In tying some of these pieces together, the book Losing My Voice to Find It is definitely a story of redemption and beauty from ashes. How has your understanding of God’s love and redemption changed over the years for you?
I have learned to love dramatically. I would always speak of God’s redemptive power for other people. I would always sing about it, but there were moments in my life where I was so broken. At the lowest of my lows, I felt I never lost faith in God, but with full disclosure, I felt like He’s certainly not that good … or good for me.
I know what I’ve been through. And it wasn’t a nice. It didn’t make sense to me that a good Father would take my voice or allow me to walk through a divorce and lose everything.

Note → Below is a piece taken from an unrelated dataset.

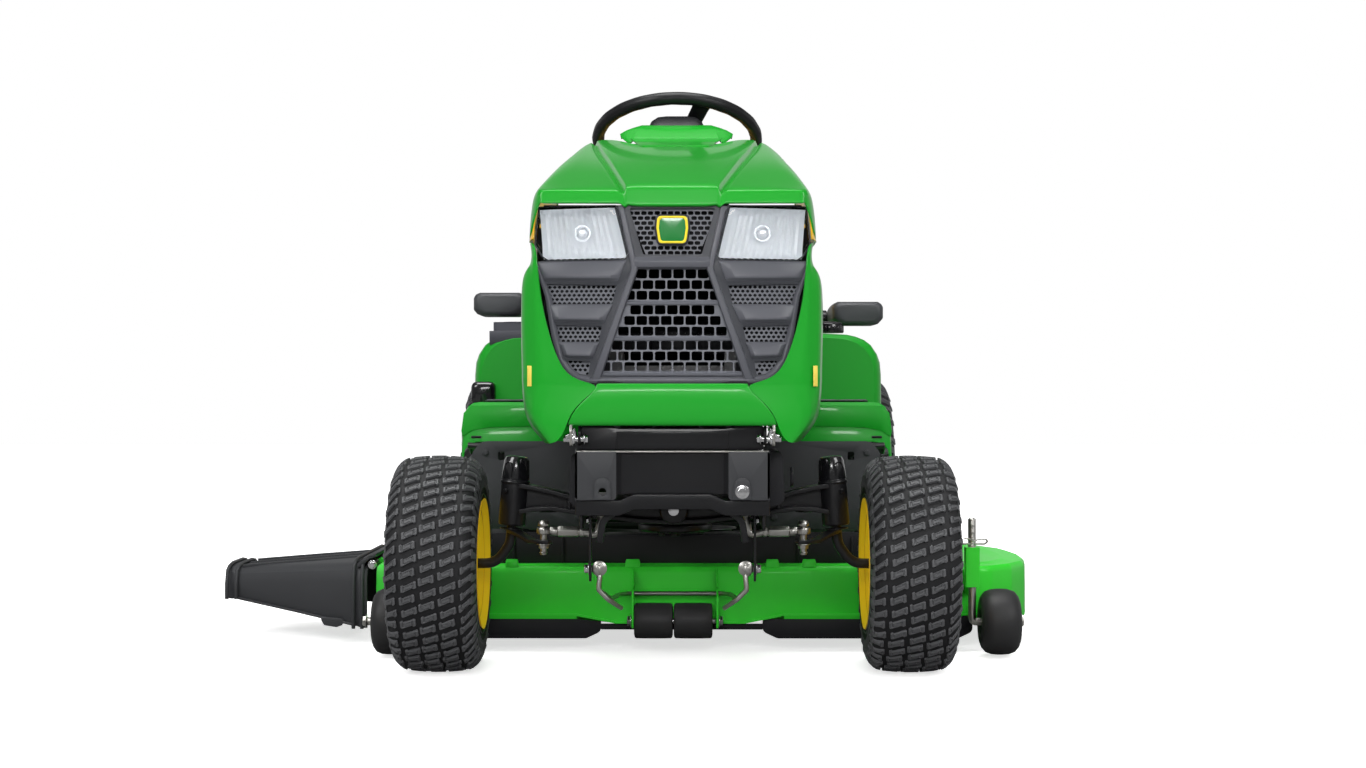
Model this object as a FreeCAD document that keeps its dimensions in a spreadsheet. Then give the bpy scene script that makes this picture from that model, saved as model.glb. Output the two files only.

And I just really felt like I was either being punished or I finally found out that I was an impostor. But I eventually realized that God was just moving me closer to Him. We have a jealous God and He will use the end of a band, a ministry, or a marriage to get our attention. And that’s what happened to me.
After people have read, Losing My Voice to Find It, as an author, what is the one thing you would like your readers to take away from the experience? What is your greatest hope for the book?
I wanted it to feel like an Audio Adrenaline concert. I want people to have fun reading it because it’s a fun ride. They are going to laugh. They are going to cry. They’re going to go through the ups and downs of this emotional, powerful, rock and roll journey. But at the end of it, I want them to realize that God is good. He’s big and has good things in store for them. And to just to walk away, saying, ‘Hey, my Dad runs the universe and because of that He’s my Daddy, and I can go through life without fear and be completely involved in love.